Мёдон, 16-го февраля 1932 г. — в 21/2 раза старшая я. А нынче в 2 раза младший тогдашней меня Мур в первый раз пришел с вокзала один домой.

 

Поэт не может воспевать государство — какое бы ни было — ибо он — явление стихийное, государство же — всякое — обуздание стихий.

 

Такова уже природа нашей породы, что мы больше отзываемся на горящий, чем на строящийся дом.

 

Б. (разбой).

 

Разбой и богатырство — та же стихия, и он в России — воспет.

 

Я позволяю «организовывать свои страсти» только своей совести, т. е — Богу. Чем государство выше меня, нравственнее меня, чтобы оно организовывало мои страсти?

 

Il faut obéir à Dieu — plutôt qu’aux hommes.

 

(St. Paul)

 

(Затем — просьба об авансе — чего никогда не делаю — и об этом пишу — и заключение:)

 

— Как неприятно просить!

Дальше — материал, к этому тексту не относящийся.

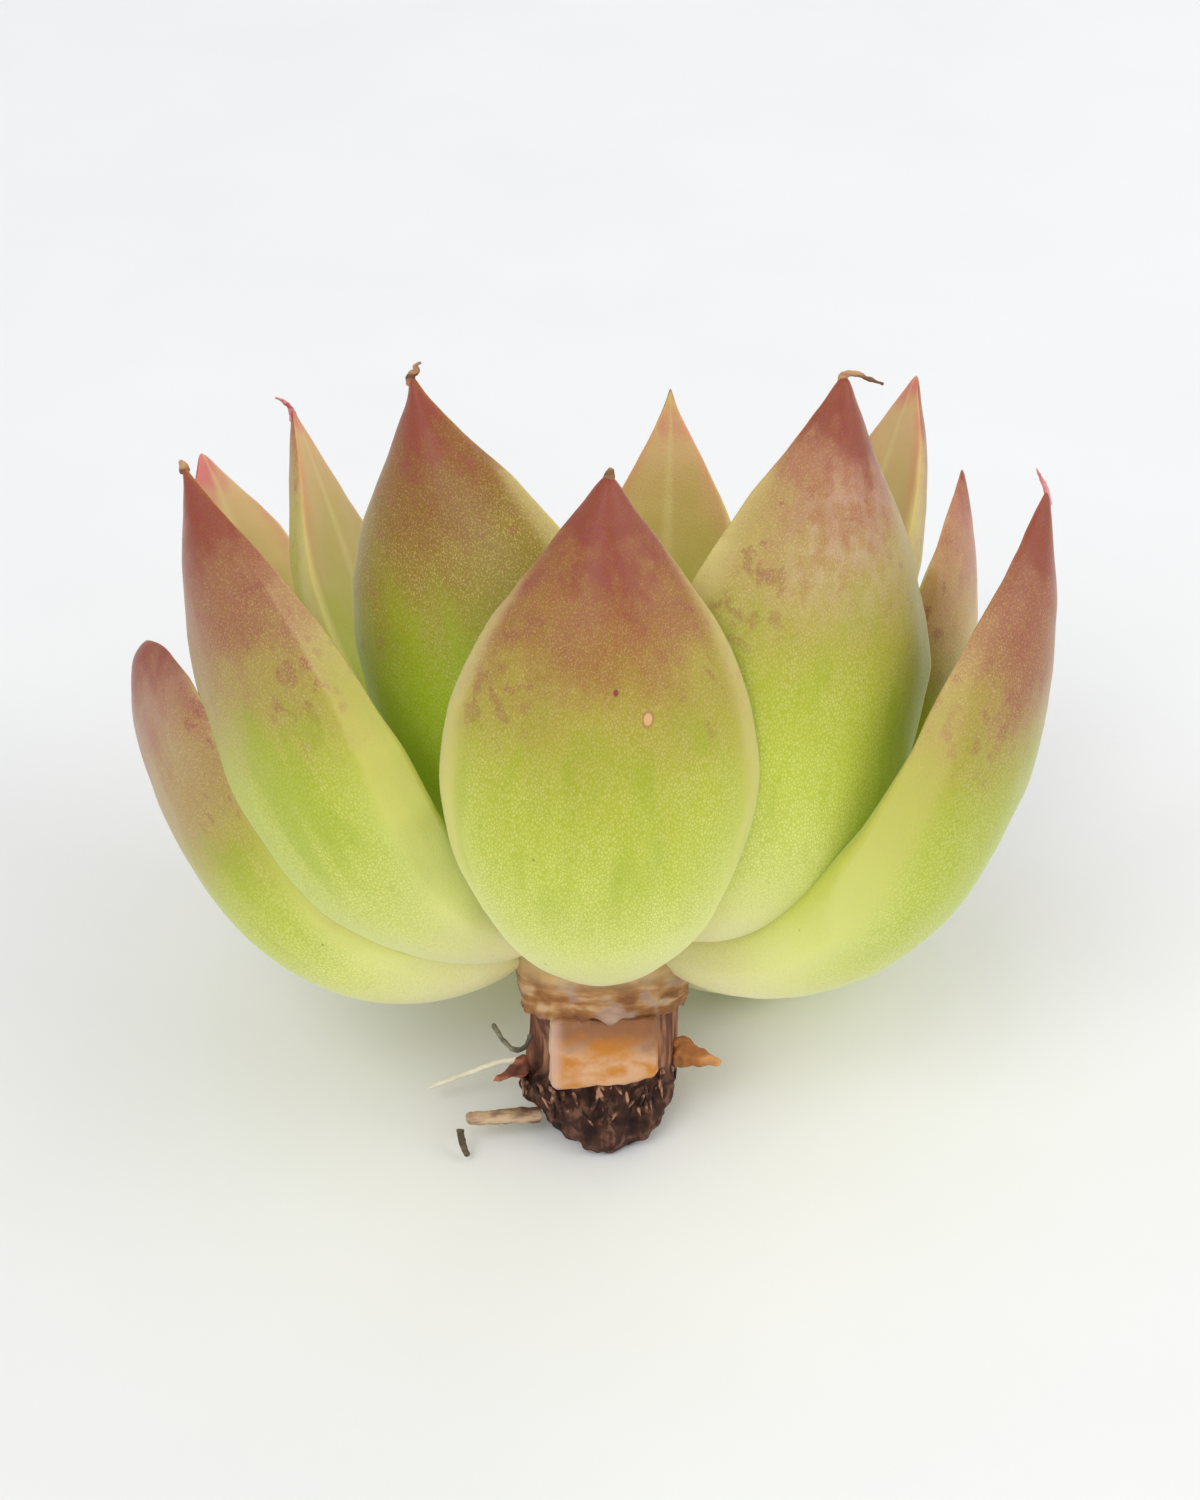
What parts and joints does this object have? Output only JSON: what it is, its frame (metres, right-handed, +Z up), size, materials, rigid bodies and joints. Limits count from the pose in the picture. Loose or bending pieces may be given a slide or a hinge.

По мне — и квартиры и статьи должны были бы идти даром.

 

Il n’y a qu’un seul enfant, une seule vieille, une seule jeune fille, un seul poète.

 

Nicht ich liebe den Dichter, aber jedesmal habe ich das Gefühl, dass er mich liebt: dass er mich liebt.

 

Que la terre est dure quand on tombe!

 

…Воскресные брюки — с воскресною юбкой

(Воскресные загородные поездки парижских любящих)

 

Реплики моим оппонентам на моем чтении «Искусство при свете Совести».

 

Слониму: — Природа не бесстрастна, ибо закон ее (один из ее законов!) борьба, со всеми ее страстями. Бесстрастно правосудие, знающее добро и зло и не прощающее.

 

Я вовсе не говорила, что искусства судить нельзя, я только говорила, что никто его так осудить не сможет, как поэт.

 

Человечество живо одною

Круговою порукой добра

стихи моей монашки я отстаиваю и формально. На всякого мудреца довольно простоты. Марк Львович до этой простоты — не дошел.

 

М. Л. говорит, что я говорю о себе лично, но говоря о себе лично, я говорю о поэте, о всей породе поэтов, поэтому это не мой личный случай, а личный случай всей Поэзии.

 

Бальмонту.

 

Моя тема не нова. Я не хочу нового, я хочу верного.

 

Милый Бальмонт, твои слова: «Гроза прекрасна, а сожженный дом и убитый человек — такая мелочь» — есть слова одержимого стихией. Твоими-то устами и гласят стихии.

 

Адамовичу:

 

— Если Адамович мне не верит — дело в нем, а не во мне.